Privacy in Federated Learning with Spiking Neural Networks
Dogukan Aksu, Jesus Martinez del Rincon, Ihsen Alouani
TL;DR
This work investigates privacy risks of gradient leakage in federated learning when using spiking neural networks. By adapting three gradient-inversion attacks to the spike domain and benchmarking against ANNs across image and event-based data, the authors show that SNNs yield noisy, temporally inconsistent reconstructions with substantially lower semantic recovery. The main findings indicate that temporal encoding and surrogate-gradient training inherently reduce gradient information leakage, suggesting a privacy-preserving-by-design aspect of neuromorphic computation in FL. The results have practical implications for deploying on-device learning on energy-constrained devices, potentially reducing the reliance on costly privacy defenses while maintaining performance.
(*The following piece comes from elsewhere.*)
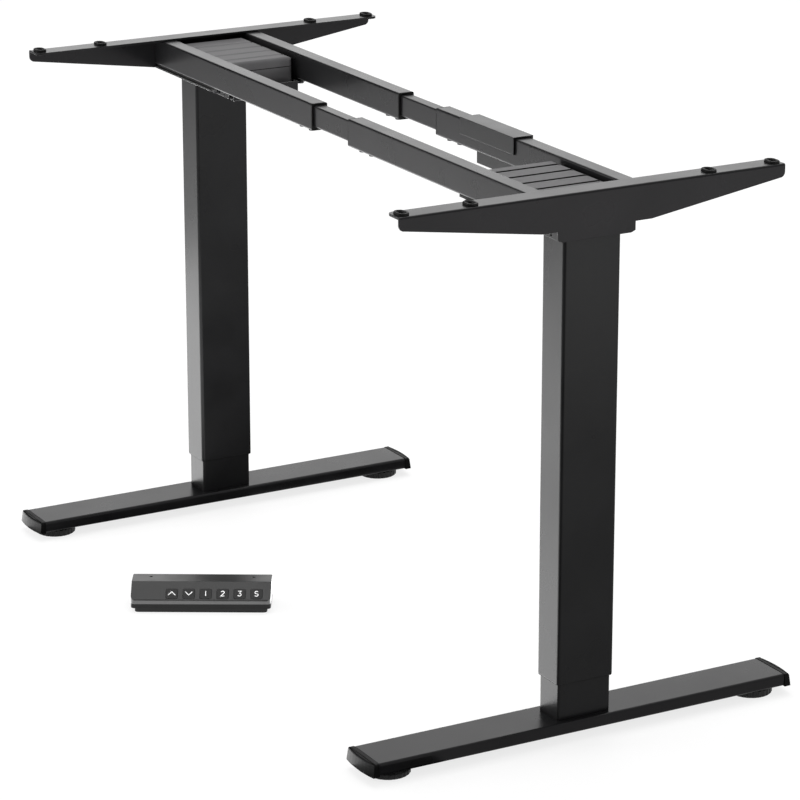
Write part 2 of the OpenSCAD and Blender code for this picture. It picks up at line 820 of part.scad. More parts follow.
// Gearbox bolts, crossbar clamp bolts and rail lock screws
module head_screws() {
    color(bright) {
        at_gear_bolts() translate([0, 0, tray_floor + gear_ear_t]) mirror([0, 0, 1])
            cap_screw(m5_r, m5_head_r, m5_head_h, gear_ear_t + tray_t + plate_t);
        for (s = [-1, 1]) translate([0, s * bar_y, 0]) {
            at_clamp_bolts() translate([0, 0, lug_bottom])
                cap_screw(m6_r, m6_head_r, m6_head_h,
                          tray_t + damper_t + bar_wall + insert_bar_h);
            at_lock_screws() translate([0, 0, bar_bottom])
                cap_screw(m6_r, m6_head_r, m6_head_h, bar_wall + glide_h);
        }
    }
}

// Depth range of the control box behind the rear crossbar
function box_front_y() = bar_y + bar_w / 2 + hook_gap + hook_back_t;
function box_split_y() = box_front_y() + box_d * box_split_share;
function box_low_z() = bar_bottom - box_drop;

// Block of the box's body between two depths, rounded along its length
module box_block(y0, y1) {
    translate([mouth_x + box_start, y0, box_low_z()]) cube([box_length, y1 - y0, box_h]);
}

// Front half of the control box with the hook that hangs over the rear crossbar
module control_box_hook() {
    x0 = mouth_x + box_start;
    y_in = bar_y - bar_w / 2 - hook_gap;
    y_back = bar_y + bar_w / 2 + hook_gap;
    top = bar_top + hook_gap;
    mid = box_front_y() + (box_split_y() - box_front_y()) / 2;
    color(plastic) difference() {
        union() {
            box_block(box_front_y(), box_split_y());
            translate([x0, y_back, box_low_z()])
                cube([box_length, hook_back_t, top + hook_t - box_low_z()]);
            translate([x0, y_in - hook_t, top])
                cube([box_length, y_back + hook_back_t - y_in + hook_t, hook_t]);
            translate([x0, y_in - hook_t, top + hook_t - hook_drop])
                cube([box_length, hook_t, hook_drop]);
        }
        for (i = [0, 1]) translate([x0 + box_length - jack_depth, mid - jack_d / 2,
                                    box_low_z() + box_corner + i * jack_step])
            cube([jack_depth + cut, jack_d, jack_w]);
        for (i = [0, 1]) translate([x0 - cut, mid - jack_d / 2,
                                    box_low_z() + box_corner + i * jack_step])
            cube([jack_depth + cut, jack_d, jack_w]);
    }
}

// Back half of the control box, with rounded long edges
module control_box_cover() {
    y0 = box_split_y();
    y1 = box_front_y() + box_d;
    r = box_corner;
    color(plastic) translate([mouth_x + box_start, 0, 0]) rotate([90, 0, 90])
        linear_extrude(box_length) {
            translate([y0, box_low_z()]) square([y1 - y0 - r, box_h]);
            translate([y0, box_low_z() + r]) square([y1 - y0, box_h - 2 * r]);
            for (z = [r, box_h - r]) translate([y1 - r, box_low_z() + z]) circle(r = r);
        }
}

// Frame of the handset, which lies on the floor turned to one side
module at_handset() {
    translate(handset_place) rotate([0, 0, handset_turn]) children();
}

// Direction from p to a, of length 1
function towards(p, a) = (a - p) / norm(a - p);
// Half of the angle at p between its neighbours a and b
function half_angle(a, p, b) = acos(towards(p, a) * towards(p, b)) / 2;
// Where the two edges at p meet its fillet
function fillet_ends(a, p, b, r) =
    [for (q = [a, b]) p + towards(p, q) * r / tan(half_angle(a, p, b))];
// Middle of the fillet at p
function fillet_middle(a, p, b, r) =
    p + towards([0, 0], towards(p, a) + towards(p, b)) * r / sin(half_angle(a, p, b));

// Convex outline with every corner rounded
module rounded_outline(points, r) {
    n = len(points);
    before = [for (i = [0 : n - 1]) points[(i + n - 1) % n]];
    after = [for (i = [0 : n - 1]) points[(i + 1) % n]];
    polygon([for (i = [0 : n - 1]) each fillet_ends(before[i], points[i], after[i], r)]);
    for (i = [0 : n - 1])
        translate(fillet_middle(before[i], points[i], after[i], r)) circle(r = r);
}

// Side outline of the handset's shell, drawn in by a wall, front edge at the left
module handset_side(inset) {
    front = -handset_d / 2 + inset;
    back = handset_d / 2 - inset;
    knee = handset_front_h - inset / cos(panel_slope) + inset * tan(panel_slope);
    crest_y = -handset_d / 2 + panel_run + inset * tan(panel_slope / 2);
    low = -handset_edge;
    rounded_outline([
        [front, low], [back, low], [back, handset_h - inset],
        [crest_y, handset_h - inset], [front, knee]], handset_edge - inset / 2);
}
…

Future work is directed at formal privacy guarantees and exploring how SNNs interact with differential privacy budgets.
Abstract
Spiking neural networks (SNNs) have emerged as prominent candidates for embedded and edge AI. Their inherent low power consumption makes them far more efficient than conventional ANNs in scenarios where energy budgets are tightly constrained. In parallel, federated learning (FL) has become the prevailing training paradigm in such settings, enabling on-device learning while limiting the exposure of raw data. However, gradient inversion attacks represent a critical privacy threat in FL, where sensitive training data can be reconstructed directly from shared gradients. While this vulnerability has been widely investigated in conventional ANNs, its implications for SNNs remain largely unexplored. In this work, we present the first comprehensive empirical study of gradient leakage in SNNs across diverse data domains. SNNs are inherently non-differentiable and are typically trained using surrogate gradients, which we hypothesized would be less correlated with the original input and thus less informative from a privacy perspective. To investigate this, we adapt different gradient leakage attacks to the spike domain. Our experiments reveal a striking contrast with conventional ANNs: whereas ANN gradients reliably expose salient input content, SNN gradients yield noisy, temporally inconsistent reconstructions that fail to recover meaningful spatial or temporal structure. These results indicate that the combination of event-driven dynamics and surrogate-gradient training substantially reduces gradient informativeness. To the best of our knowledge, this work provides the first systematic benchmark of gradient inversion attacks for spiking architectures, highlighting the inherent privacy-preserving potential of neuromorphic computation.